The store has degraded from selling digital cameras, to selling mostly packs for digital cameras. Just desserts.
 
down the road from me there is a house with a double bed/frame headboard &c repurposed as a garden.
i kind of like it ...
 
I saw once where someone had taken an old upright piano removed the back and made it into a bookshelf.

It looked like a old crappy piano on its side with books on it.
 
I hate it when people use working equipment. I don't mind if they use something that is already internally junked out but why use a perfectly good SX-70 to make a lamp? People do the same with musical instruments and it rubs me the same way
 
This is the third thread on this lamp issue.

No I don't feel bad. I rather give a camera another life than throwing it away.

And sparing an old camera for parts, is that a better life for it?
 
And sparing an old camera for parts, is that a better life for it?

I've a box of old cameras for parts - compatible with my Sears KS-2 (Ricoh XR-7). I know it's not vintage or classic, but it was my Grandfather's, and I'll be able to keep it running as long as I can get film for it. Perhaps it's not a better life for the 18+ cameras in the cardboard box, but is a better life for me and my Grandfather's camera.
 
As a clarinet player, I understand. Clarinet lamps are in too many antique stores.

I don't disagree with you in principle, but when I was a high school band director, many of the cheap instruments my students tried to play on would have been better off as lamps ... :blink:
 
A lot of metal darkroom stuff is heading for metal recycling, like the rental lab in town that sold a bunch of Omega enlarger stands for scrap metal.
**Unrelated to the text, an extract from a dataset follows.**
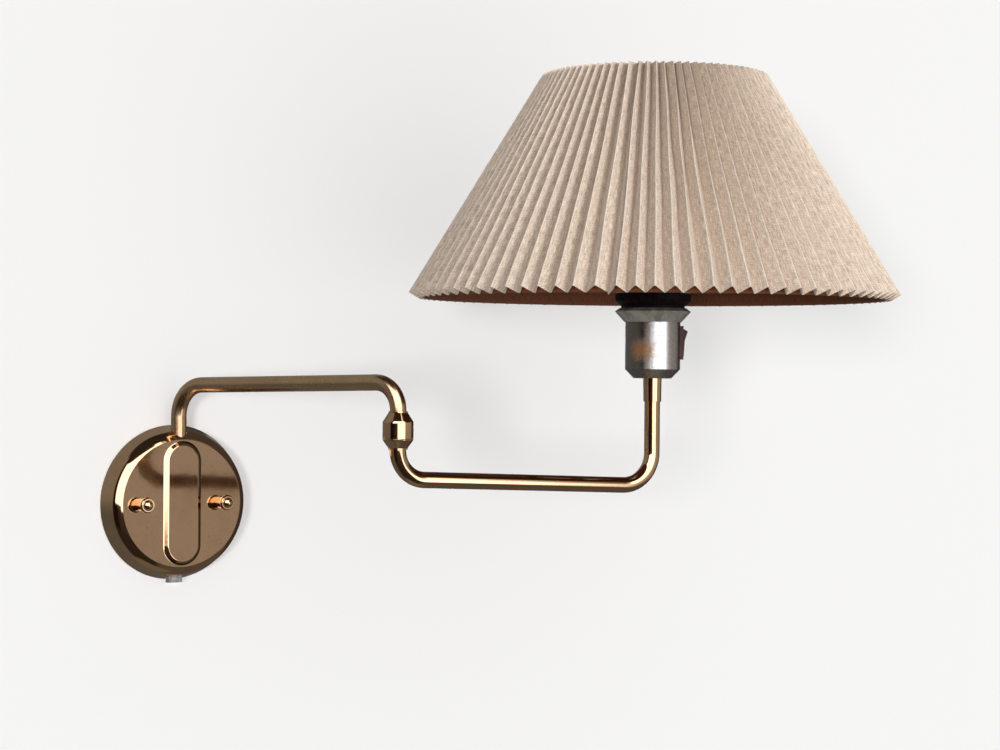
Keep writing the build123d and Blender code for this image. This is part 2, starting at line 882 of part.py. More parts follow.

Better to make something interesting.
For several years I used a kodak 5x7 enlarger as a corner light and then wrapped it in Christmas lights at Christmas time. It had a huge metal housing on top that looked like a large bell and had a pretty good ring to it. Recently I put that in the metal recycling bucket for pickup.
I actually think this thread was probably started as a joke. Film reels are pretty cool. There are plenty laying around in the world. Use them for something interesting.